Full Name: Francke, Kuno
Gender: male
Date Born: 1855
Date Died: 1931
Place Born: Kiel, Schleswig Holstein, Germany
Place Died: Cambridge, Middlesex, MA, USA
Home Country/ies: Germany
Career(s): curators
Overview
Harvard professor and first curator of the Busch-Reisinger Museum. Francke took his Ph.D. in Munich in 1878 in medieval folklore and poetry. A friendship with Ephraim Emerton in Berlin in 1875 led to a letter of introduction to Harvard president Charles W. Eliot.

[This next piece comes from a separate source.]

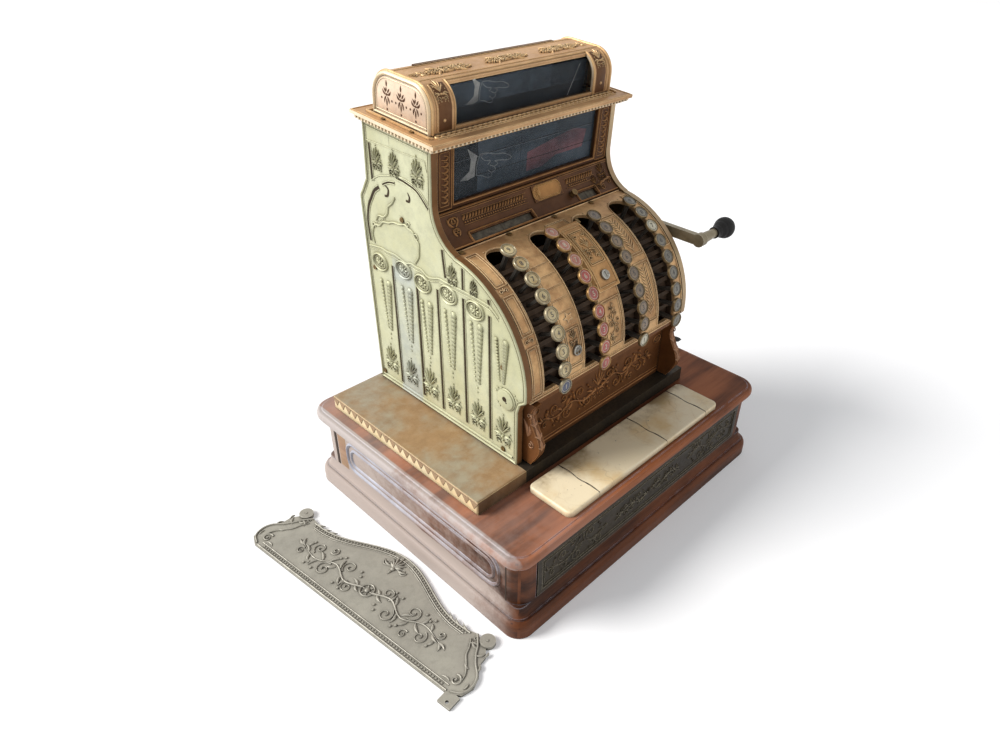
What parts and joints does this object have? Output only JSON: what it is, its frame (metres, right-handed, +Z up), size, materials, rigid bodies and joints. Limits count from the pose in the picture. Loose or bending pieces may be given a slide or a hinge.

He came to Harvard in 1884 as an instructor, assistant professor 1887 and professor in 1896. Throughout his career, Francke remained a literary historian. Between 1884 and 1916 he delivered university course lectures on German literature, art and thought. In 1903 he accepted the post of curator of the new Germanic Museum of the University, later to be renamed the Busch-Reisinger. He remained at that post until 1929. As curator, he focused much of his attention on procuring reproductions of German sculpture, as opposed to originals, in an effort to represent a complete view of German art development. The Kuno Francke Professorship of German Art and Culture, established at his retirement, is named for him.
Selected Bibliography
Glimpses of Modern German Culture. New York: Dodd, Mead and Company, 1898;. Mantegna’s Triumph of Caesar in the Second Part of Faust. Boston: Harvard University Modern Language Department, 1892.
Sources
Busch-Reisinger Museum: History and Holdings. Cambridge, MA: Harvard Art Museums, 1991, pp. 26-9.